YOUR OBJECTIVE: All the data should come back exactly as it was given.

INFORMATION SUPPLIED:
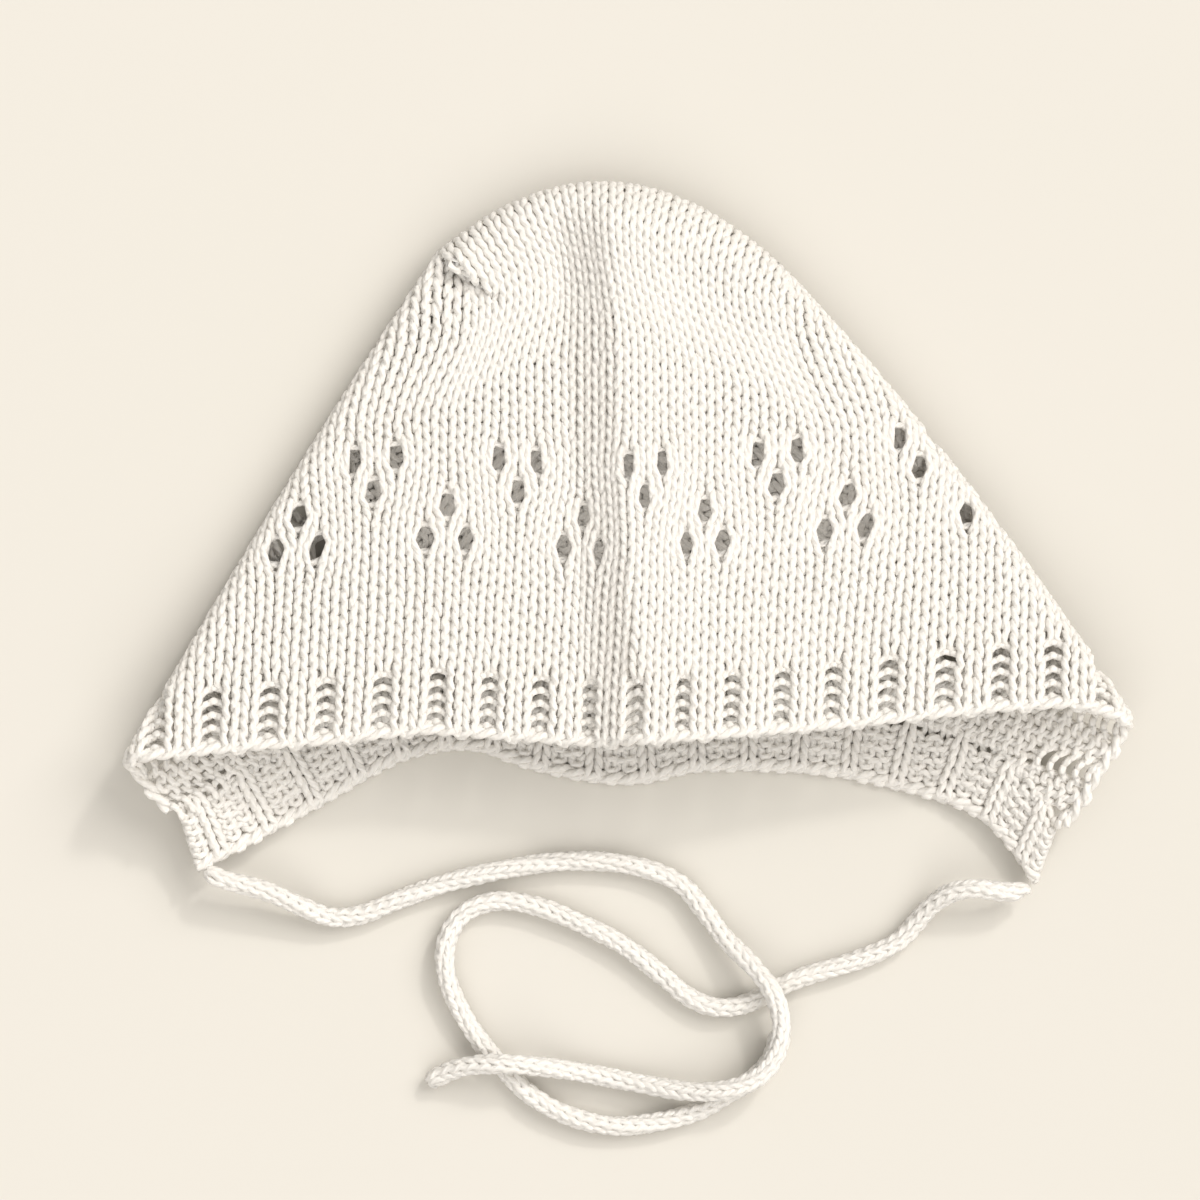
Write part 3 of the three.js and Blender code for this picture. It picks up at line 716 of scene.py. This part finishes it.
def outward_and_up(chart, column, row):
    """The fabric's outward and upward directions at places of a chart."""
    over = chart(column + CHART_STEP, row)[0] - chart(column - CHART_STEP, row)[0]
    up = chart(column, row + CHART_STEP)[0] - chart(column, row - CHART_STEP)[0]
    return unit(np.cross(over, up)), unit(up)


def knit(chart, columns, rows, kind_at, keep_at, lace=False):
    """Strands for a block of stitches. keep_at says which of them are inside the fabric."""
    column, row = np.meshgrid(np.asarray(columns, float), np.asarray(rows, float) + 0.5)
    kinds = np.array([[kind_at(int(c), int(r)) for c in columns] for r in rows])
    across, upward, height = loop_points(kinds)
    nudge = rng.normal(0, 1, (2, *column.shape, 1))
    fine_column = column[..., None] + across + UNEVEN_ACROSS * nudge[0]
    fine_row = row[..., None] + upward + UNEVEN_UPWARD * nudge[1]
    if lace:
        fine_column, fine_row = pushed_aside(fine_column, fine_row)
    outward, _ = outward_and_up(chart, fine_column, fine_row)
    points = chart(fine_column, fine_row)[0] + outward * height[..., None]
    points[..., 2] = np.maximum(points[..., 2], YARN_RADIUS)
    _, plan, lower = chart(column, row)
    keep = keep_at(column, row, plan, lower)
    strands = []
    for index in range(len(rows)):
        run = []
        for place in range(len(columns) + 1):
            inside = place < len(columns) and keep[index, place]
            if inside and run:
                gap = np.linalg.norm(points[index, place, 0] - points[index, place - 1, -1])
                inside_run = gap < LONGEST_GAP
            else:
                inside_run = inside
            if run and not inside_run:
                strands.append((np.concatenate([points[index, p] for p in run]),
                                np.concatenate([outward[index, p] for p in run])))
                run = []
            if inside:
                run.append(place)
    return strands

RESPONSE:
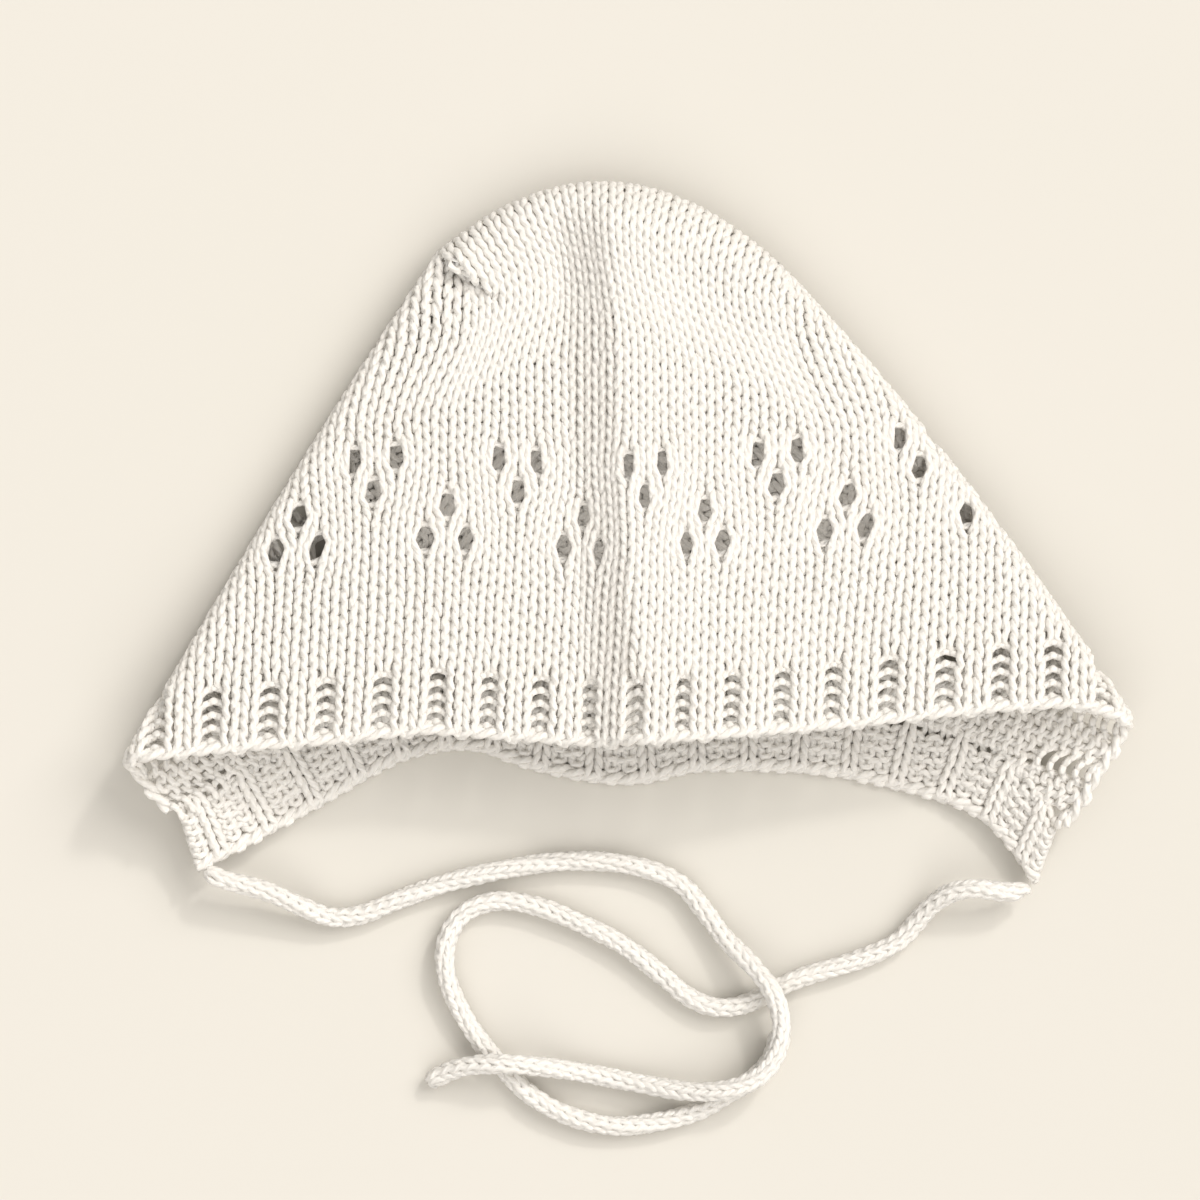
Write part 3 of the three.js and Blender code for this picture. It picks up at line 716 of scene.py. This part finishes it.
def outward_and_up(chart, column, row):
    """The fabric's outward and upward directions at places of a chart."""
    over = chart(column + CHART_STEP, row)[0] - chart(column - CHART_STEP, row)[0]
    up = chart(column, row + CHART_STEP)[0] - chart(column, row - CHART_STEP)[0]
    return unit(np.cross(over, up)), unit(up)


def knit(chart, columns, rows, kind_at, keep_at, lace=False):
    """Strands for a block of stitches. keep_at says which of them are inside the fabric."""
    column, row = np.meshgrid(np.asarray(columns, float), np.asarray(rows, float) + 0.5)
    kinds = np.array([[kind_at(int(c), int(r)) for c in columns] for r in rows])
    across, upward, height = loop_points(kinds)
    nudge = rng.normal(0, 1, (2, *column.shape, 1))
    fine_column = column[..., None] + across + UNEVEN_ACROSS * nudge[0]
    fine_row = row[..., None] + upward + UNEVEN_UPWARD * nudge[1]
    if lace:
        fine_column, fine_row = pushed_aside(fine_column, fine_row)
    outward, _ = outward_and_up(chart, fine_column, fine_row)
    points = chart(fine_column, fine_row)[0] + outward * height[..., None]
    points[..., 2] = np.maximum(points[..., 2], YARN_RADIUS)
    _, plan, lower = chart(column, row)
    keep = keep_at(column, row, plan, lower)
    strands = []
    for index in range(len(rows)):
        run = []
        for place in range(len(columns) + 1):
            inside = place < len(columns) and keep[index, place]
            if inside and run:
                gap = np.linalg.norm(points[index, place, 0] - points[index, place - 1, -1])
                inside_run = gap < LONGEST_GAP
            else:
                inside_run = inside
            if run and not inside_run:
                strands.append((np.concatenate([points[index, p] for p in run]),
                                np.concatenate([outward[index, p] for p in run])))
                run = []
            if inside:
                run.append(place)
    return strands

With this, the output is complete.